Happy May Day to you! Here in Ireland, spring has been slow to reveal herself. Though the weather has been unseasonably cool, I do see a bit more sunshine and the breeze feels a tad warmer with each passing day. I’ve been waiting for the morning frosts to depart so I can plant my herb garden. We’re renting a house after years living in the concrete jungle of an apartment complex, so I’m looking forward to having room for growing plants and a shed to store bags of compost and gardening tools. Here in Cavan we’ve got a lovely local bookshop,the Crannóg, where I picked up a copy of Grow Your Own Crops in Pots, by Kay Maguire and the Royal Horticultural Society. Are you into container gardening? Please do share any tips or plants you love to grow in the comments section.
It’s been 1 month since we moved to Ireland, and little by little, we’re getting settled in our new home. We left America with two suitcases each and sold the rest of our possessions. Starting over is a strange feeling, but it sure does lend perspective as to what one really needs. In our lives this truly is spring, a time of regeneration. For my next post here on La Domestique I think I’ll share a peek into my new kitchen space. It’s about to become very busy in there as I get back to developing recipes. May is such an exciting month! I relish the tender salad greens, peppery radishes, tart rhubarb, and freshly harvested asparagus spears. Strawberries are on their way, and before long the perfume of elderflowers will fill the air. It’s all happening!
Today I’ve got a spring salad to share with you. This is the last of the work I did while we lived in the U.S.– the end of one chapter and the beginning of the next.
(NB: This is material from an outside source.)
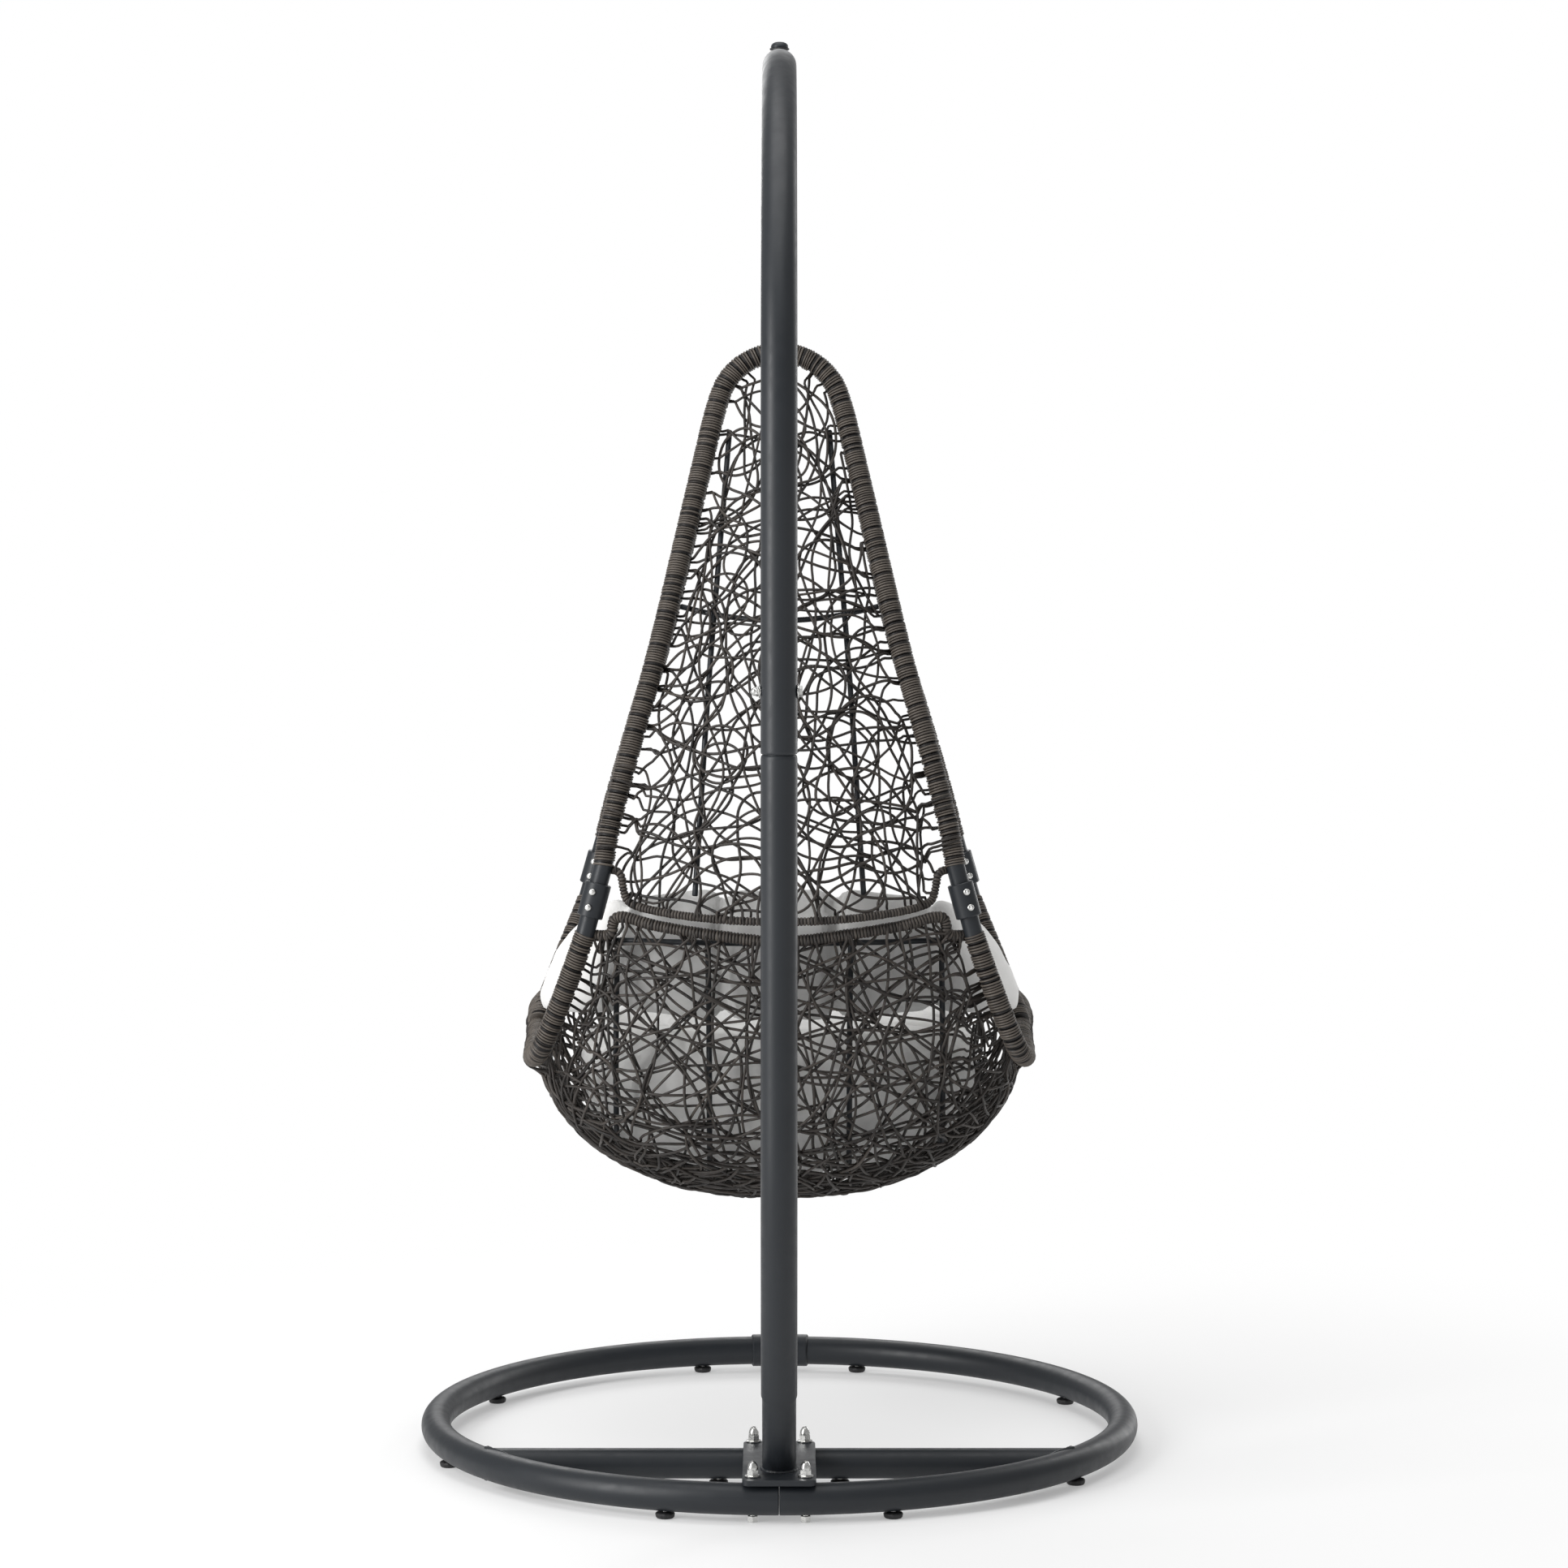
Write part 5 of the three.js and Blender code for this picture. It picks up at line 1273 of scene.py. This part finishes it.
def back_ribs():
    """Two rods down the back and one across it, inside the weave."""
    inset = WEAVE_THICKNESS + RIB_RADIUS + 1.8
    shape = Shape()
    for side in (1, -1):
        down = np.linspace(0.2, 0.97, 48)
        x = side * (71 + 45 * (down - 0.2) / 0.77)
        at = back_point(x / back_edge(down)[:, 0], down)
        at[:, 1] -= inset
        shape.tube(at, RIB_RADIUS, 14, bevel=1.0)
    height = 0.53  # of the rod across, as a share of the way down
    down = np.full(41, height)
    across = np.linspace(-1, 1, 41)
    reach = back_edge(height)[0] + 1
    at = back_point(across * reach / back_edge(down)[:, 0], down)
    at[:, 1] -= inset
    at[:, 1] = np.maximum(at[:, 1], back_edge(height)[1] - 4)
    at[:, 2] -= 18 * (1 - across**2)
    shape.tube(at, RIB_RADIUS, 14, bevel=1.0)
    shape.make("back_ribs", "chair", PAINT, "back_rib_frame", sharp=50)


def bowl_ribs():
    """Four rods under the seat, and one along the bowl's back."""
    shape = Shape()
    inset = WEAVE_THICKNESS + 16
    for side in (1, -1):
        for x in (105, 275):
            back_turn = side * (np.pi - math.atan2(x, 320))
            front_turn = side * math.atan2(x, 340)
            wall = [bowl_at(back_turn, z, inset) for z in (748, 690, 630, SHOULDER_Z + 4)]
            back = bowl_at(back_turn, SHOULDER_Z, inset)
            front = bowl_at(front_turn, SHOULDER_Z, inset)
            share = np.array([0.04, 0.14, 0.28, 0.42, 0.56, 0.7, 0.84, 0.95])
            x_along = back[0] + (front[0] - back[0]) * share
            y_along = back[1] + (front[1] - back[1]) * share
            floor = bowl_floor(x_along, y_along, inset)
            tip = bowl_at(front_turn, SHOULDER_Z + 10, inset)
            path = smooth_curve(np.vstack([wall, floor, tip]), per_span=8)
            shape.tube(spaced(path, 12), RIB_RADIUS, 12, bevel=1.0)
    turn = np.pi + 0.7 * np.linspace(-1, 1, 50)
    shape.tube(bowl_at(turn, 745, inset), RIB_RADIUS, 12, bevel=1.0)
    shape.make("bowl_ribs", "chair", PAINT, "bowl_rib_frame", sharp=50)


hoops()
lower_rim()
frame_joints()
back_weave()
bowl_weave()
edge_bars()
back_ribs()
bowl_ribs()


# ---- Cushions ----

SHRINK = 10.0  # the cushions start this much inside their CAD shapes, and swell back out
BOLSTER_PATH = spaced(smooth_curve(over_the_top(np.add(BOLSTER_LINE, [0, 0, BOLSTER_Z]))), 4.0)
PINCHES = [0.12, 0.27, 0.42, 0.58, 0.73, 0.88]
SEAM_RADIUS = 165  # of the seat's ring seam
CLOTH_FRAMES = 20


def seat_pad_mesh():
    shape = Shape()
    rings = []
    bottom = BOWL_BOTTOM[2] + SEAT_CLEARANCE + 6
    turn = np.linspace(-np.pi, np.pi, 96, endpoint=False)
    for v in np.linspace(0.02, 0.5, 20):
        z = bottom + (SEAT_EDGE_Z - bottom) * (1 - math.cos(math.pi * v))
        rings.append(bowl_at(turn, z, SEAT_CLEARANCE + SHRINK))
    rim = bowl_at(turn, SEAT_EDGE_Z, SEAT_CLEARANCE + SHRINK)
    for share in np.linspace(1, 0.02, 16)[1:]:
        ring = BOWL_BOTTOM + (rim - BOWL_BOTTOM) * share
        ring[:, 2] = SEAT_EDGE_Z + 34 * (1 - share**8) - 22 * (1 - share**2)
        rings.append(ring)
    shape.loft(np.array(rings))
    return shape.make("seat_pad", None, CLOTH, "seat_cushion")


def bolster_mesh():
    shape = Shape()
    total = distances(BOLSTER_PATH)[-1]
    v = np.linspace(0.004, 0.996, 120)
    at = along(BOLSTER_PATH, v * total)
    after, before = np.minimum(v * total + 4, total), v * total - 4
    t = unit(along(BOLSTER_PATH, after) - along(BOLSTER_PATH, before))
    sideways = unit(np.stack([t[:, 1], -t[:, 0], 0 * t[:, 0]], axis=-1))
    away = np.abs(2 * v - 1)
    taper = np.sin(np.pi * np.minimum(0.5, 7 * np.minimum(v, 1 - v))) ** 0.5
    lean = 38 * smoothstep(away, 0.4, 0.75)
    turn = even_turn(48)
    out = (45 - SHRINK) * np.cos(turn)[None] - lean[:, None] * np.sin(turn)[None]
    up = ((102 - SHRINK) * (1 - 0.42 * away**1.5))[:, None] * np.sin(turn)[None]
    rings = at[:, None] + sideways[:, None] * (taper[:, None] * out)[:, :, None]
    rings[:, :, 2] += taper[:, None] * up
    shape.loft(rings)
    return shape.make("bolster", None, CLOTH, "bolster_cushion")


def coordinates(piece, kind="co"):
    found = np.empty(len(piece.data.vertices) * 3, np.float32)
    piece.data.vertices.foreach_get(kind, found)
    return found.reshape(-1, 3).astype(float)


def set_coordinates(piece, co):
    piece.data.vertices.foreach_set("co", np.asarray(co, np.float32).ravel())
    piece.data.update()


def apply_modifiers(piece):
    depsgraph = bpy.context.evaluated_depsgraph_get()
    mesh = bpy.data.meshes.new_from_object(piece.evaluated_get(depsgraph))
    piece.modifiers.clear()
    old = piece.data
    piece.data = mesh
    bpy.data.meshes.remove(old)


def remeshed(piece, voxel):
    modifier = piece.modifiers.new("Remesh", "REMESH")
    modifier.mode = "VOXEL"
    modifier.voxel_size = voxel / 1000
    apply_modifiers(piece)


def pinch_weights(piece):
    """For each point of the bolster: its place along it, its distance from a pinch, and its pull."""
    co = (coordinates(piece) - HANG) * 1000
    path, batch = BOLSTER_PATH, 4000
    total = distances(path)[-1]
    s = distances(path) / total
    nearest = np.empty(len(co))
    for first in range(0, len(co), batch):
        gap = ((co[first : first + batch, None, :2] - path[None, :, :2]) ** 2).sum(-1)
        nearest[first : first + batch] = s[gap.argmin(1)]
    away = np.min([np.abs(nearest - p) for p in PINCHES], axis=0) * total
    return nearest, away, np.exp(-((away / 13) ** 2))


def simulate(pieces, caps):
    """Inflates the cushions together under cloth pressure, and limits how far any point moves."""
    scene = bpy.context.scene
    scene.frame_start, scene.frame_end = 1, CLOTH_FRAMES
    before = []
    for piece, pins in pieces:
        before.append(coordinates(piece))
        cloth = piece.modifiers.new("Cloth", "CLOTH")
        settings = cloth.settings
        settings.quality = 3
        settings.mass = 0.25
        settings.tension_stiffness = settings.compression_stiffness = 12
        settings.shear_stiffness = 6
        settings.bending_stiffness = 0.4
        settings.use_pressure = True
        settings.uniform_pressure_force = 4
        settings.effector_weights.gravity = 0
        if pins is not None:
            group = piece.vertex_groups.new(name="pinch")
            for i in np.flatnonzero(pins > 0.05):
                group.add([int(i)], float(pins[i]), "REPLACE")
            settings.vertex_group_mass = "pinch"
        cloth.collision_settings.use_collision = False
        cloth.point_cache.frame_end = CLOTH_FRAMES
    for number in range(1, CLOTH_FRAMES + 1):
        scene.frame_set(number)
    for (piece, _), start, cap in zip(pieces, before, caps):
        apply_modifiers(piece)
        moved = coordinates(piece) - start
        size = np.linalg.norm(moved, axis=1, keepdims=True)
        kept = np.minimum(1, cap / 1000 / np.maximum(size, 1e-9))
        set_coordinates(piece, start + moved * kept)
    scene.frame_set(1)


def subdivided(piece):
    modifier = piece.modifiers.new("Subdivision", "SUBSURF")
    modifier.levels = modifier.render_levels = 1
    apply_modifiers(piece)


def crease_bolster(piece):
    """Draws the pinch lines in, with puckers running out from them, and ripples the cloth a little."""
    nearest, away, close = pinch_weights(piece)
    co = coordinates(piece)
    n = coordinates(piece, "normal")
    local = (co - HANG) * 1000
    fold = np.sin(local[:, 2] / 6.5 + 11 * nearest) * np.sin(local[:, 2] / 17.0 + 5 * nearest)
    pucker = 1.6 * np.exp(-((away / 30) ** 2)) * (1 - close) * fold
    broad = 2.2 * np.sin(local[:, 0] / 31 + 1.3) * np.sin(local[:, 2] / 26 + local[:, 1] / 37)
    set_coordinates(piece, co + n * ((pucker + broad - 13 * close)[:, None] / 1000))


def crease_seat(piece):
    """Sinks a ring seam and six spokes into the pad's top, with slack cloth between them."""
    co = coordinates(piece)
    n = coordinates(piece, "normal")
    local = (co - HANG) * 1000
    radius = np.hypot(local[:, 0], local[:, 1] - BOWL_BOTTOM[1])
    turn = np.arctan2(local[:, 0], BOWL_BOTTOM[1] - local[:, 1])
    ring = np.exp(-(((radius - SEAM_RADIUS) / 9) ** 2))
    spoke = np.exp(-((np.sin(3 * turn) * radius / 3 / 9) ** 2)) * (radius > SEAM_RADIUS)
    top = smoothstep(n[:, 2], 0.1, 0.5)
    seam = np.maximum(ring, spoke) * top
    slack = 1.8 * np.sin(local[:, 0] / 33 + 0.6) * np.sin(local[:, 1] / 27)
    near_edge = np.exp(-(((local[:, 2] - SEAT_EDGE_Z) / 26) ** 2))
    gathers = 1.2 * np.sin(turn * 46) * near_edge
    set_coordinates(piece, co + n * ((slack + gathers - 10 * seam)[:, None] / 1000))


def cushions():
    pad, roll = seat_pad_mesh(), bolster_mesh()
    remeshed(pad, 6.0)
    remeshed(roll, 5.5)
    _, _, close = pinch_weights(roll)
    simulate([(pad, None), (roll, close)], [16, 22])
    subdivided(pad)
    subdivided(roll)
    crease_bolster(roll)
    crease_seat(pad)
    for piece in (pad, roll):
        piece.data.shade_smooth()
        finished(piece, "chair", CLOTH)


cushions()


# ---- Stage, lights and camera ----

AMBIENT = 0.42  # how strongly the white surroundings light the chair
CAMERA_AT = (-0.0064, 6.365, 1.421)
CAMERA_LENS, CAMERA_SENSOR = 102.97, 36.0
CAMERA_SHIFT = -0.2148  # it looks level, as the photograph's verticals don't converge
FLOOR_REACH, FLOOR_GAP = 60, 0.0002
# Name, place, target, width and height, and power in watts.
LIGHTS = [
    ("key", (3.0, 2.3, 1.9), (0, 0, 1.0), (1.1, 3.2), 140),
    ("edge", (-2.2, -2.4, 1.5), (0, 0.4, 1.0), (0.4, 2.8), 25),
    ("top", (0.2, 0.4, 4.2), (0, 0, 0), (3.0, 3.0), 60),
    ("front", (0.6, -3.8, 2.6), (0, 0, 0.9), (2.2, 1.6), 45),
]


def stage():
    scene = bpy.context.scene
    reach, z = FLOOR_REACH, FLOOR_Z / 1000 + HANG[2] - FLOOR_GAP
    corners = [(-reach, -reach, z), (reach, -reach, z), (reach, reach, z), (-reach, reach, z)]
    mesh = bpy.data.meshes.new("floor")
    mesh.from_pydata(corners, [], [(0, 1, 2, 3)])
    floor = bpy.data.objects.new("floor", mesh)
    scene.collection.objects.link(floor)
    mesh.materials.append(floor_paint())

    world = bpy.data.worlds.new("studio")
    world.use_nodes = True
    nodes, links = world.node_tree.nodes, world.node_tree.links
    seen = nodes.new("ShaderNodeLightPath").outputs["Is Camera Ray"]
    strength = nodes.new("ShaderNodeMix")
    strength.inputs["A"].default_value, strength.inputs["B"].default_value = AMBIENT, 1.0
    links.new(seen, strength.inputs["Factor"])
    links.new(strength.outputs["Result"], nodes["Background"].inputs["Strength"])
    nodes["Background"].inputs["Color"].default_value = (1, 1, 1, 1)
    scene.world = world
    scene.view_settings.view_transform = "Standard"

    for name, at, target, size, watts in LIGHTS:
        data = bpy.data.lights.new(name, "AREA")
        data.shape, data.size, data.size_y, data.energy = "RECTANGLE", size[0], size[1], watts
        lamp = bpy.data.objects.new(name, data)
        lamp.location = at
        lamp.rotation_euler = (Vector(target) - Vector(at)).to_track_quat("-Z", "Y").to_euler()
        scene.collection.objects.link(lamp)

    lens = bpy.data.cameras.new("camera")
    lens.lens, lens.sensor_width, lens.shift_y = CAMERA_LENS, CAMERA_SENSOR, CAMERA_SHIFT
    camera = bpy.data.objects.new("camera", lens)
    camera.location = CAMERA_AT
    camera.rotation_euler = (math.pi / 2, 0, math.pi)
    scene.collection.objects.link(camera)
    scene.camera = camera


stage()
After a long winter a tender, leafy salad with generous handfuls of spring herbs is a welcome thing. In this recipe, protein-rich quinoa lends heft, while strawberries and balsamic vinegar pair refreshing sweetness with green leafy spinach. I have a real thing for the Spanish Marcona almonds– to me they are a luxury I truly enjoy. Creamy, tangy goat cheese always makes a salad feel more spring-y, don’t you think? Be generous with the freshly ground black pepper, you’ll be surprised how well the spice compliments the strawberries. Enjoy this salad while sitting in the sun, even better with soft green grass tickling your toes and birds singing in the background.
Strawberry, Spinach, and Quinoa Salad with Balsamic Vinaigrette
- 1 cup cooked brown quinoa
- 3 ounces spinach leaves (or 1 5oz container packaged spinach leaves)
- 1 pint fresh strawberries
- 1/4 cup chopped fresh basil leaves
- 2 tablespoons fresh chopped chives
- 1/3 cup Marcona almonds
- 1 tablespoon plus 1 teaspoon aged balsamic vinegar
- 3 tablespoons extra virgin olive oil
- 1 ounce soft goat cheese
- Sea salt and freshly ground pepper
In a large bowl, toss together quinoa, spinach, strawberries, basil and chives. Make the vinaigrette by pouring balsamic vinegar into a medium bowl with a pinch of sea salt and then gradually whisking in the extra virgin olive oil. Pour the vinaigrette over the salad and toss to evenly coat. Sprinkle almonds and goat cheese over the salad and serve with freshly ground black pepper.